- [DESCRIPTION OF THE TASK] Copy out each line of the material below with no changes.

- [MATERIAL PROVIDED]

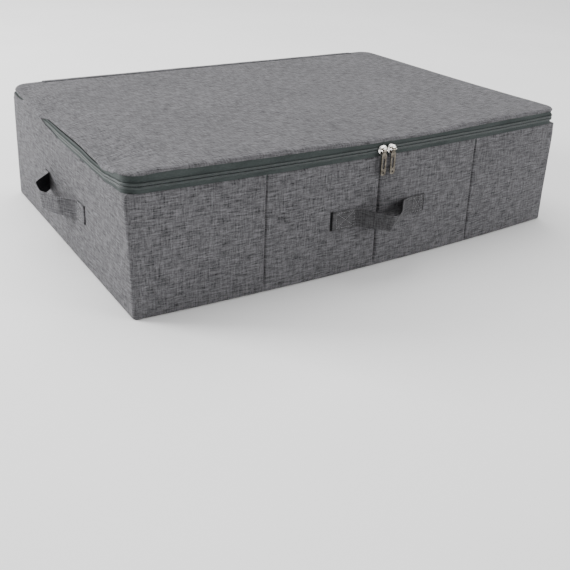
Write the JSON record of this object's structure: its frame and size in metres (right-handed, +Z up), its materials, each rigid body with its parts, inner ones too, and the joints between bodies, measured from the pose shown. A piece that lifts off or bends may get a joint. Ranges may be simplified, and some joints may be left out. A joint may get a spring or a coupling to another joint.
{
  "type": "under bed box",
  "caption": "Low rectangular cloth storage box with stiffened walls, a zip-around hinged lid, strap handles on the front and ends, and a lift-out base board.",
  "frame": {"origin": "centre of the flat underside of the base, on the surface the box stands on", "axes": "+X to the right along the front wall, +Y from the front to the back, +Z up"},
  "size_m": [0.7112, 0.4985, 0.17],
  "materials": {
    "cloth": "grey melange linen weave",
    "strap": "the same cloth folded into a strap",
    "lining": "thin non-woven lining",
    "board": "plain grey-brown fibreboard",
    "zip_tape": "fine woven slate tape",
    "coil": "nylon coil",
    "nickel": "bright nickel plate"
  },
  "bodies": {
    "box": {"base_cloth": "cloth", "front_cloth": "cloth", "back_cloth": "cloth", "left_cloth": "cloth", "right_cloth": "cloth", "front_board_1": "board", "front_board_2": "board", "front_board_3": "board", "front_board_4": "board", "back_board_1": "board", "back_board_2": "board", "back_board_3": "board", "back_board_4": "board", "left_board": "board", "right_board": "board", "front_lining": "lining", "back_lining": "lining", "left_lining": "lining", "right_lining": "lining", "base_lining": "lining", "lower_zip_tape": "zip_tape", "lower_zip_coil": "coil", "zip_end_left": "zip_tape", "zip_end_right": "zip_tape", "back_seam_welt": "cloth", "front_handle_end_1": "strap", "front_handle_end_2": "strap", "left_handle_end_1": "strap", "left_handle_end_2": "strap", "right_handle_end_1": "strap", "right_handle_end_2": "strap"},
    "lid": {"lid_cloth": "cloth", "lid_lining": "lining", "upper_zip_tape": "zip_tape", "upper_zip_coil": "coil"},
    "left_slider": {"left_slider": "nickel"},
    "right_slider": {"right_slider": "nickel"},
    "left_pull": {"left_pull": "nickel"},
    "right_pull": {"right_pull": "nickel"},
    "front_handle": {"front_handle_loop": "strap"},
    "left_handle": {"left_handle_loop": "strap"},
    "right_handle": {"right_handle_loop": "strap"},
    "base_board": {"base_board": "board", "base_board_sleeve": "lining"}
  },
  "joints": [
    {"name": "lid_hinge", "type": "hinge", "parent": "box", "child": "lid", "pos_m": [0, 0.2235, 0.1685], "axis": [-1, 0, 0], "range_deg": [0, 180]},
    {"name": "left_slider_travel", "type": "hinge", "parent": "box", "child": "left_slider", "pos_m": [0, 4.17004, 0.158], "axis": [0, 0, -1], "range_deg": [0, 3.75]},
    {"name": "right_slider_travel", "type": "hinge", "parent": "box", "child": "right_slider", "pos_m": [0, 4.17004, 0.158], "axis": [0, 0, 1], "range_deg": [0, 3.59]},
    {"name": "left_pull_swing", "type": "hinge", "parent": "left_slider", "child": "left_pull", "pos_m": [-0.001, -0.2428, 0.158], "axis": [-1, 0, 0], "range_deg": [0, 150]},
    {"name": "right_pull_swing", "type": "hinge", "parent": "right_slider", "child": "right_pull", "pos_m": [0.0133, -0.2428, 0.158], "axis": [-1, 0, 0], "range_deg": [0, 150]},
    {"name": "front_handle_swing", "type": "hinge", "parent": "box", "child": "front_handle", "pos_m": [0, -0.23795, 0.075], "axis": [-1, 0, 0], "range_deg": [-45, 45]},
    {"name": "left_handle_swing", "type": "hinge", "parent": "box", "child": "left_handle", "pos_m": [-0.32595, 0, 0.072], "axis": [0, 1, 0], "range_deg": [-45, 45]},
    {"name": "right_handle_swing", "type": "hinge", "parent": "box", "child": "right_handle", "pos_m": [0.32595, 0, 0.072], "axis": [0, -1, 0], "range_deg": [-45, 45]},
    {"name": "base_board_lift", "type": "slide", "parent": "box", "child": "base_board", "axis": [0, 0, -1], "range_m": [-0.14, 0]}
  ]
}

- [WRITTEN RESPONSE]
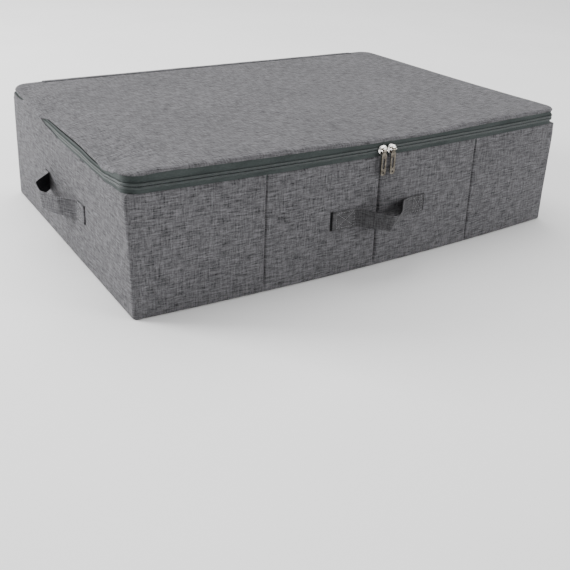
Write the JSON record of this object's structure: its frame and size in metres (right-handed, +Z up), its materials, each rigid body with its parts, inner ones too, and the joints between bodies, measured from the pose shown. A piece that lifts off or bends may get a joint. Ranges may be simplified, and some joints may be left out. A joint may get a spring or a coupling to another joint.
{
  "type": "under bed box",
  "caption": "Low rectangular cloth storage box with stiffened walls, a zip-around hinged lid, strap handles on the front and ends, and a lift-out base board.",
  "frame": {"origin": "centre of the flat underside of the base, on the surface the box stands on", "axes": "+X to the right along the front wall, +Y from the front to the back, +Z up"},
  "size_m": [0.7112, 0.4985, 0.17],
  "materials": {
    "cloth": "grey melange linen weave",
    "strap": "the same cloth folded into a strap",
    "lining": "thin non-woven lining",
    "board": "plain grey-brown fibreboard",
    "zip_tape": "fine woven slate tape",
    "coil": "nylon coil",
    "nickel": "bright nickel plate"
  },
  "bodies": {
    "box": {"base_cloth": "cloth", "front_cloth": "cloth", "back_cloth": "cloth", "left_cloth": "cloth", "right_cloth": "cloth", "front_board_1": "board", "front_board_2": "board", "front_board_3": "board", "front_board_4": "board", "back_board_1": "board", "back_board_2": "board", "back_board_3": "board", "back_board_4": "board", "left_board": "board", "right_board": "board", "front_lining": "lining", "back_lining": "lining", "left_lining": "lining", "right_lining": "lining", "base_lining": "lining", "lower_zip_tape": "zip_tape", "lower_zip_coil": "coil", "zip_end_left": "zip_tape", "zip_end_right": "zip_tape", "back_seam_welt": "cloth", "front_handle_end_1": "strap", "front_handle_end_2": "strap", "left_handle_end_1": "strap", "left_handle_end_2": "strap", "right_handle_end_1": "strap", "right_handle_end_2": "strap"},
    "lid": {"lid_cloth": "cloth", "lid_lining": "lining", "upper_zip_tape": "zip_tape", "upper_zip_coil": "coil"},
    "left_slider": {"left_slider": "nickel"},
    "right_slider": {"right_slider": "nickel"},
    "left_pull": {"left_pull": "nickel"},
    "right_pull": {"right_pull": "nickel"},
    "front_handle": {"front_handle_loop": "strap"},
    "left_handle": {"left_handle_loop": "strap"},
    "right_handle": {"right_handle_loop": "strap"},
    "base_board": {"base_board": "board", "base_board_sleeve": "lining"}
  },
  "joints": [
    {"name": "lid_hinge", "type": "hinge", "parent": "box", "child": "lid", "pos_m": [0, 0.2235, 0.1685], "axis": [-1, 0, 0], "range_deg": [0, 180]},
    {"name": "left_slider_travel", "type": "hinge", "parent": "box", "child": "left_slider", "pos_m": [0, 4.17004, 0.158], "axis": [0, 0, -1], "range_deg": [0, 3.75]},
    {"name": "right_slider_travel", "type": "hinge", "parent": "box", "child": "right_slider", "pos_m": [0, 4.17004, 0.158], "axis": [0, 0, 1], "range_deg": [0, 3.59]},
    {"name": "left_pull_swing", "type": "hinge", "parent": "left_slider", "child": "left_pull", "pos_m": [-0.001, -0.2428, 0.158], "axis": [-1, 0, 0], "range_deg": [0, 150]},
    {"name": "right_pull_swing", "type": "hinge", "parent": "right_slider", "child": "right_pull", "pos_m": [0.0133, -0.2428, 0.158], "axis": [-1, 0, 0], "range_deg": [0, 150]},
    {"name": "front_handle_swing", "type": "hinge", "parent": "box", "child": "front_handle", "pos_m": [0, -0.23795, 0.075], "axis": [-1, 0, 0], "range_deg": [-45, 45]},
    {"name": "left_handle_swing", "type": "hinge", "parent": "box", "child": "left_handle", "pos_m": [-0.32595, 0, 0.072], "axis": [0, 1, 0], "range_deg": [-45, 45]},
    {"name": "right_handle_swing", "type": "hinge", "parent": "box", "child": "right_handle", "pos_m": [0.32595, 0, 0.072], "axis": [0, -1, 0], "range_deg": [-45, 45]},
    {"name": "base_board_lift", "type": "slide", "parent": "box", "child": "base_board", "axis": [0, 0, -1], "range_m": [-0.14, 0]}
  ]
}